「市役所で副市長に面談を求めました。『私が市長選に勝ったとします。その時、副市長をやってくれます?』と聞いたら、『いや、まわりが……』とにごすばかり。この人は自分の意思ではなく、周囲に言われて仕方なく市長選に出馬するんだろうなと想像しました。ひょっとしたら、河井氏からカネをもらった市長が『みそぎが済んだ』と4年後にまた復活するんじゃないかとも考えました。だから自分が絶対に市長になる、と決意しました」
政治経験はゼロだった石丸市長は、選挙で「政治再建」を公約に掲げた。
「安芸高田市に必要なのは、まず政治を再建し、クリーンな状態で市を運営していく。それが河井氏の事件でボロボロになった市民には一番響く言葉でした」
と石丸市長は振り返る。
就任後すぐに「市長vs.議会」の構図に
2020年8月、相手候補の副市長に約2700票差をつけて圧勝した。安芸高田市民は、37歳が掲げる「政治再建」を支持したのだ。

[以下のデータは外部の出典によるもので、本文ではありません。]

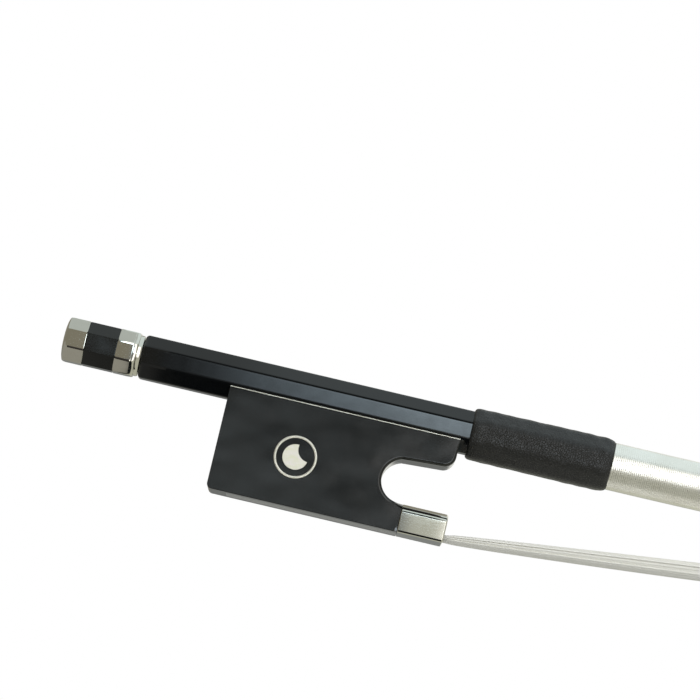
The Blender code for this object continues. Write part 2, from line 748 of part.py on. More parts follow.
def shoulder_cutter():
    """The waste round the ebony's shoulder, which is carved down to the ferrule's D."""
    middle = -FROG_DEPTH + FERRULE_HEIGHT / 2
    section = d_section(SEAT_GAP)
    waste, carved = [], []
    for along, grow in ((FERRULE_REAR - SHOULDER_LENGTH, 1.0), (FERRULE_REAR - SHOULDER_LENGTH / 2, 0.32),
                        (FERRULE_REAR + SHOULDER_LENGTH / 4, 0.0)):
        spread = 1.0 + grow * SHOULDER_RISE / FERRULE_WIDTH
        drop = FERRULE_CORNER + SEAT_GAP
        carved.append([(along, y * spread, z + SHOULDER_RISE * grow if z > middle else z - drop)
                       for y, z in section])
        waste.append([(along, math.copysign(FROG_BOTTOM_WIDTH, y) if abs(y) > FERRULE_WIDTH / 2 * 0.8 else y * 1.5,
                       -NOTCH_DEPTH + SHOULDER_RISE if z > middle else -FROG_DEPTH - SHOULDER_RISE)
                      for y, z in section])
    return loft(waste + carved[::-1], closed=True)


def build_frog_block(frog, material):
    block = add_piece("frog_block", *prism(frog_outline(), frog_half), frog, material, sharp=25)

    boolean(block, add_piece("frog_shoulder_cutter", *shoulder_cutter(), frog))

    tongue_floor = -FROG_DEPTH + PEARL_THICKNESS + BACKING_THICKNESS + CHANNEL_HEIGHT
    tongue = []
    for y, z in d_section(FERRULE_WALL + SEAT_GAP):
        tongue.append((y, max(z, tongue_floor)))
    tongue = tongue[1:-1]
    span = (FERRULE_REAR - TONGUE_ROOT, FERRULE_REAR + FERRULE_LENGTH - TONGUE_SETBACK)
    rings = [[(along, y, z) for y, z in tongue] for along in span]
    boolean(block, add_piece("ferrule_tongue_joiner", *loft(rings), frog), "UNION")

    trough = []
    stand = HANDLE_FLATS / 2 + SLIDING_GAP + LINING_THICKNESS + SEAT_GAP
    for along in (FROG_REAR - 2, FROG_FRONT + 2):
        trough.append([(along, across * stand, rise * stand) for rise, across in round_octagon(8, 0.0)])
    turned_trough = [[(a, *rotated_eighth(y, z)) for a, y, z in ring] for ring in trough]
    boolean(block, add_piece("trough_cutter", *loft(turned_trough), frog))

    groove_top = -FROG_DEPTH + PEARL_THICKNESS + BACKING_THICKNESS + SEAT_GAP
    half = SLIDE_WIDTH / 2 + SEAT_GAP
    rings = [[(along, -half, -FROG_DEPTH - 0.01), (along, half, -FROG_DEPTH - 0.01),
              (along, half + SLIDE_DOVETAIL, groove_top), (along, -half - SLIDE_DOVETAIL, groove_top)]
             for along in (SLIDE_START, FERRULE_REAR + 2)]
    boolean(block, add_piece("slide_groove_cutter", *loft(rings), frog))

    mouth = RIBBON_WIDTH / 2 + SLIDING_GAP * 1.5
    throat = FROG_MORTISE_WIDTH / 2
    rings = []
    for along, reach in ((FROG_MORTISE_END - 0.5, throat - 0.05), (FERRULE_REAR, mouth),
                         (FERRULE_REAR + FERRULE_LENGTH + 1, mouth)):
        rings.append([(along, -reach, groove_top - 0.3), (along, reach, groove_top - 0.3),
                      (along, reach, tongue_floor), (along, -reach, tongue_floor)])
    boolean(block, add_piece("hair_channel_cutter", *loft(rings), frog))

    roof = -FROG_DEPTH + FROG_MORTISE_DEPTH
    outline = [(FROG_MORTISE_START, groove_top - 0.2), (FROG_MORTISE_END, groove_top - 0.2),
               (FROG_MORTISE_END, roof), (FROG_MORTISE_START, roof)]
    boolean(block, add_piece("frog_mortise_cutter", *prism(outline, FROG_MORTISE_WIDTH / 2), frog))

    hole = upright([(-EYELET_SHANK_DEPTH - SOFT_GAP, EYELET_SHANK_RADIUS + SEAT_GAP),
                    (0.0, EYELET_SHANK_RADIUS + SEAT_GAP)], EYELET_ALONG)
    boolean(block, add_piece("eyelet_hole_cutter", *hole, frog))
    for label, along in (("rear", LINING_SCREW_REAR), ("front", LINING_SCREW_FRONT)):
        end = lining_face() - LINING_SCREW_LENGTH - SOFT_GAP
        hole = upright([(end, LINING_SCREW_SHANK + SEAT_GAP), (0.0, LINING_SCREW_SHANK + SEAT_GAP)], along, 12)
        boolean(block, add_piece("screw_hole_%s_cutter" % label, *hole, frog))
    return block


def rotated_eighth(y, z):
    """Turn a cross-section point by a sixteenth turn, which brings an octagon's corners to its flats."""
    angle = math.pi / 8
    reach = 1.0 / math.cos(angle)
    return (reach * (y * math.cos(angle) - z * math.sin(angle)),
            reach * (y * math.sin(angle) + z * math.cos(angle)))


def lining_face():
    """Height of the lining's flat floor under the stick."""
    return -(HANDLE_FLATS / 2 + SLIDING_GAP)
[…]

石丸市長はさっそく動いた。市議会で居眠りしていた市議についてツイッター(現X)で指摘した。すると、ベテラン議員が「居眠りは国会でも県議会でもする」などと居眠りを容認するような発言をして大炎上した。
石丸市長のXによると、その後、議会側から「居眠り事件」について話があるとして、非公開での全員協議会に呼ばれた。そこで数人の議員から「議会批判をするな」「選挙前に騒ぐな」「敵に回すなら政策に反対する」といった「説得?」「恫喝?」があったという。議会側はそれに対し、「威圧的な言い方はしていない」「優しい言葉を使っていた」と反論。市長就任間もなくで「市長vs.議会」の構図ができあがった。
市長はその後も強気で突き進む。
議会での一般質問のあり方について、質問を事前に議員から受け、答弁を調整し、それを読み上げるようなやり方については意味がないとして、「対話意思のある議員の質問にのみ答弁する」などと発言すると、これにも議会は当然大反発した。